Dataset excerpt
# # # # # # #

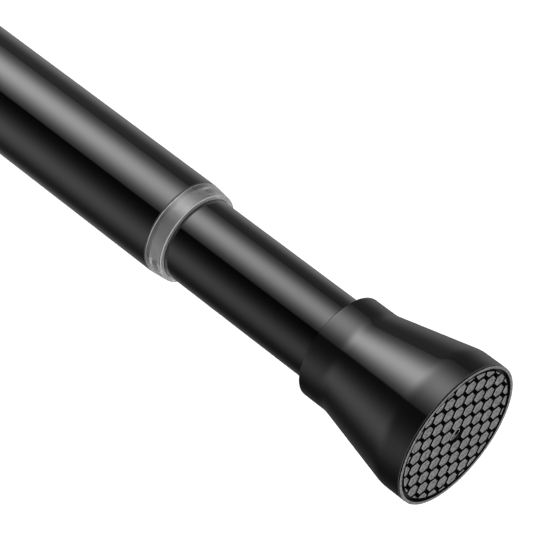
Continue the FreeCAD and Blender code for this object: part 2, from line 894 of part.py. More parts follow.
def plug_pins():
    """The two short pins, above and below, that hold the guide plug in the tube."""
    pins = []
    for name, way in (("upper_pin", 1), ("lower_pin", -1)):
        pin = document.addObject("Part::Cylinder", name)
        bind(pin, "Radius", "pin_diameter / 2 - seat_clearance")
        bind(pin, "Height", "pin_length")
        top = FreeCAD.Rotation(FreeCAD.Vector(1, 0, 0), 0 if way > 0 else 180)
        pin.Placement = FreeCAD.Placement(FreeCAD.Vector(), top)
        bind(pin, "Placement.Base.z", f"{way} * ( inner_radius - pin_length - seat_clearance )")
        pins.append(pin)
    group = document.addObject("Part::Compound", "plug_pins")
    group.Label = "plug_pins"
    group.Links = pins
    place(group, "inner_far_end + pin_setback")
    return group


def build():
    """Makes every piece, from the fixed end to the sliding one."""
    spindle_hole = "spindle_end_diameter / 2 + seat_clearance"
    boss_hole = "seat_boss_radius + seat_clearance"
    return [
        end_cap("far_end_cap", "outer_radius", "0", False),
        pad("far_pad", "0", False),
        outer_tube(),
        clear_collar(),
        screw(),
        washer("cam_washer", "cam_flange_radius", "screw_diameter / 2 + seat_clearance",
               "washer_thickness", "cam_far_end - washer_thickness"),
        cam_plug(),
        cam_ring(),
        drag_bush(),
        spindle(),
        spring_seat(),
        spring(),
        washer("spring_washer", "seat_flange_radius", boss_hole,
               "washer_thickness", "spring_washer_face"),
        guide_plug(),
        plug_pins(),
        washer("stop_washer", "stop_washer_diameter / 2", spindle_hole,
               "washer_thickness", "spindle_shoulder"),
        lock_nut(),
        inner_tube(),
        end_cap("near_end_cap", "inner_radius", "overall_length", True),
        pad("near_pad", "overall_length", True),
    ]


def check(pieces):
    """Stops before anything is written if an object failed or a piece isn't a sound solid."""
    for item in document.Objects:
        if FAILED_STATES & set(item.State):
            raise RuntimeError(f"{item.Label}: {item.State}")
    for piece in pieces:
        shape = piece.Shape
        if shape.isNull() or not shape.isValid() or not shape.Solids:
            raise RuntimeError(f"{piece.Label} is not a sound solid")


fill_sheet()
pieces = build()
document.recompute()
check(pieces)
os.makedirs("parts", exist_ok=True)
for piece in pieces:
    piece.Shape.exportStep(f"parts/{piece.Label}.step")
    box = piece.Shape.BoundBox
    print(f"{piece.Label:16s} x {box.XMin:8.2f} to {box.XMax:8.2f}  radius {box.ZMax:6.2f}"
          f"  volume {piece.Shape.Volume:10.1f}")
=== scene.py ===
# %% [markdown]
# # A spring tension rod
# This rod presses itself between two walls. A narrow black tube slides in a wide one, a clear collar closes
# the gap between them, and each end has a flared cap with a honeycomb rubber pad. A twist lock and a spring
# are hidden inside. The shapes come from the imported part, which stays where it is; this lesson gives every
# piece its finish, makes the finer meshes that a close look needs, and sets up the studio.
#
# The rod lies along X, and everything here is in metres.

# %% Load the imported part
import json
import math

import bmesh
import bpy
from mathutils import Matrix, Vector
from mathutils.geometry import delaunay_2d_cdt


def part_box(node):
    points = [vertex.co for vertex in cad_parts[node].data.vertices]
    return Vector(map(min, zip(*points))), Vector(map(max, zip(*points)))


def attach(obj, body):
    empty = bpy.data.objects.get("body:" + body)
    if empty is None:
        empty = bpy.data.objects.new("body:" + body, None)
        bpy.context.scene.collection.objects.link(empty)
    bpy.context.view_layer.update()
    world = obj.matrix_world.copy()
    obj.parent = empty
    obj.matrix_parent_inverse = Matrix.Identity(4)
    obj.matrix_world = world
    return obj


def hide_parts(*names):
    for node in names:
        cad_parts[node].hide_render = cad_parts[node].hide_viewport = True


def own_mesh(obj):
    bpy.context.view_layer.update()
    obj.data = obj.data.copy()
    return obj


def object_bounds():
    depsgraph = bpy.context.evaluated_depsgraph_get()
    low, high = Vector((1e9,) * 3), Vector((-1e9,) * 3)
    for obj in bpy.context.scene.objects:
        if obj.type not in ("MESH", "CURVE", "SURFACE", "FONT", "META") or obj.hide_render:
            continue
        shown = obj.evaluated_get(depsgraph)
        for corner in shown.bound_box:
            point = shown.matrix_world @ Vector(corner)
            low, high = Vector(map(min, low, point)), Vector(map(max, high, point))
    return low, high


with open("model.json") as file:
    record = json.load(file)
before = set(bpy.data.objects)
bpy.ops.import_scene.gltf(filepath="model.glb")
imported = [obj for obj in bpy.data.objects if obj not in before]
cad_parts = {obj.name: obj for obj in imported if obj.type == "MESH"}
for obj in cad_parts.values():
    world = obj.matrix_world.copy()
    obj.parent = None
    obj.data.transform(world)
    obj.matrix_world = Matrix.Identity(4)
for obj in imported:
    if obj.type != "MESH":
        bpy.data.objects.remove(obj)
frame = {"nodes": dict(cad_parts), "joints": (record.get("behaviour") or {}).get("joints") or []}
nodes = frame["nodes"]
cad_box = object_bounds()
print("pieces in the packed part:", len(nodes))
print("its box, in mm:", [round(1000 * (high - low), 1) for low, high in zip(*cad_box)])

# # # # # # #

Return every line exactly.

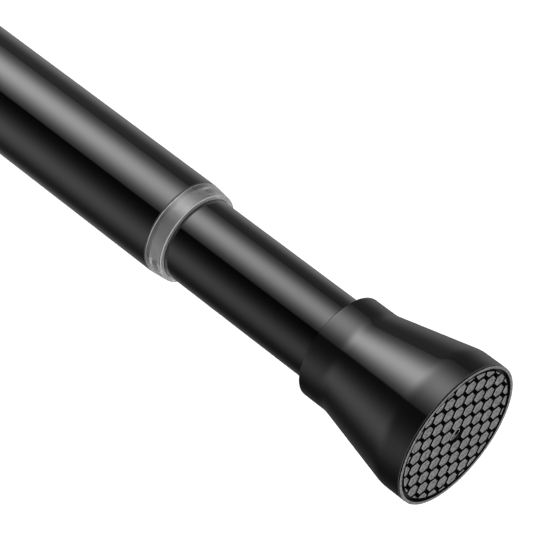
Continue the FreeCAD and Blender code for this object: part 2, from line 894 of part.py. More parts follow.
def plug_pins():
    """The two short pins, above and below, that hold the guide plug in the tube."""
    pins = []
    for name, way in (("upper_pin", 1), ("lower_pin", -1)):
        pin = document.addObject("Part::Cylinder", name)
        bind(pin, "Radius", "pin_diameter / 2 - seat_clearance")
        bind(pin, "Height", "pin_length")
        top = FreeCAD.Rotation(FreeCAD.Vector(1, 0, 0), 0 if way > 0 else 180)
        pin.Placement = FreeCAD.Placement(FreeCAD.Vector(), top)
        bind(pin, "Placement.Base.z", f"{way} * ( inner_radius - pin_length - seat_clearance )")
        pins.append(pin)
    group = document.addObject("Part::Compound", "plug_pins")
    group.Label = "plug_pins"
    group.Links = pins
    place(group, "inner_far_end + pin_setback")
    return group


def build():
    """Makes every piece, from the fixed end to the sliding one."""
    spindle_hole = "spindle_end_diameter / 2 + seat_clearance"
    boss_hole = "seat_boss_radius + seat_clearance"
    return [
        end_cap("far_end_cap", "outer_radius", "0", False),
        pad("far_pad", "0", False),
        outer_tube(),
        clear_collar(),
        screw(),
        washer("cam_washer", "cam_flange_radius", "screw_diameter / 2 + seat_clearance",
               "washer_thickness", "cam_far_end - washer_thickness"),
        cam_plug(),
        cam_ring(),
        drag_bush(),
        spindle(),
        spring_seat(),
        spring(),
        washer("spring_washer", "seat_flange_radius", boss_hole,
               "washer_thickness", "spring_washer_face"),
        guide_plug(),
        plug_pins(),
        washer("stop_washer", "stop_washer_diameter / 2", spindle_hole,
               "washer_thickness", "spindle_shoulder"),
        lock_nut(),
        inner_tube(),
        end_cap("near_end_cap", "inner_radius", "overall_length", True),
        pad("near_pad", "overall_length", True),
    ]


def check(pieces):
    """Stops before anything is written if an object failed or a piece isn't a sound solid."""
    for item in document.Objects:
        if FAILED_STATES & set(item.State):
            raise RuntimeError(f"{item.Label}: {item.State}")
    for piece in pieces:
        shape = piece.Shape
        if shape.isNull() or not shape.isValid() or not shape.Solids:
            raise RuntimeError(f"{piece.Label} is not a sound solid")


fill_sheet()
pieces = build()
document.recompute()
check(pieces)
os.makedirs("parts", exist_ok=True)
for piece in pieces:
    piece.Shape.exportStep(f"parts/{piece.Label}.step")
    box = piece.Shape.BoundBox
    print(f"{piece.Label:16s} x {box.XMin:8.2f} to {box.XMax:8.2f}  radius {box.ZMax:6.2f}"
          f"  volume {piece.Shape.Volume:10.1f}")
=== scene.py ===
# %% [markdown]
# # A spring tension rod
# This rod presses itself between two walls. A narrow black tube slides in a wide one, a clear collar closes
# the gap between them, and each end has a flared cap with a honeycomb rubber pad. A twist lock and a spring
# are hidden inside. The shapes come from the imported part, which stays where it is; this lesson gives every
# piece its finish, makes the finer meshes that a close look needs, and sets up the studio.
#
# The rod lies along X, and everything here is in metres.

# %% Load the imported part
import json
import math

import bmesh
import bpy
from mathutils import Matrix, Vector
from mathutils.geometry import delaunay_2d_cdt


def part_box(node):
    points = [vertex.co for vertex in cad_parts[node].data.vertices]
    return Vector(map(min, zip(*points))), Vector(map(max, zip(*points)))


def attach(obj, body):
    empty = bpy.data.objects.get("body:" + body)
    if empty is None:
        empty = bpy.data.objects.new("body:" + body, None)
        bpy.context.scene.collection.objects.link(empty)
    bpy.context.view_layer.update()
    world = obj.matrix_world.copy()
    obj.parent = empty
    obj.matrix_parent_inverse = Matrix.Identity(4)
    obj.matrix_world = world
    return obj


def hide_parts(*names):
    for node in names:
        cad_parts[node].hide_render = cad_parts[node].hide_viewport = True


def own_mesh(obj):
    bpy.context.view_layer.update()
    obj.data = obj.data.copy()
    return obj


def object_bounds():
    depsgraph = bpy.context.evaluated_depsgraph_get()
    low, high = Vector((1e9,) * 3), Vector((-1e9,) * 3)
    for obj in bpy.context.scene.objects:
        if obj.type not in ("MESH", "CURVE", "SURFACE", "FONT", "META") or obj.hide_render:
            continue
        shown = obj.evaluated_get(depsgraph)
        for corner in shown.bound_box:
            point = shown.matrix_world @ Vector(corner)
            low, high = Vector(map(min, low, point)), Vector(map(max, high, point))
    return low, high


with open("model.json") as file:
    record = json.load(file)
before = set(bpy.data.objects)
bpy.ops.import_scene.gltf(filepath="model.glb")
imported = [obj for obj in bpy.data.objects if obj not in before]
cad_parts = {obj.name: obj for obj in imported if obj.type == "MESH"}
for obj in cad_parts.values():
    world = obj.matrix_world.copy()
    obj.parent = None
    obj.data.transform(world)
    obj.matrix_world = Matrix.Identity(4)
for obj in imported:
    if obj.type != "MESH":
        bpy.data.objects.remove(obj)
frame = {"nodes": dict(cad_parts), "joints": (record.get("behaviour") or {}).get("joints") or []}
nodes = frame["nodes"]
cad_box = object_bounds()
print("pieces in the packed part:", len(nodes))
print("its box, in mm:", [round(1000 * (high - low), 1) for low, high in zip(*cad_box)])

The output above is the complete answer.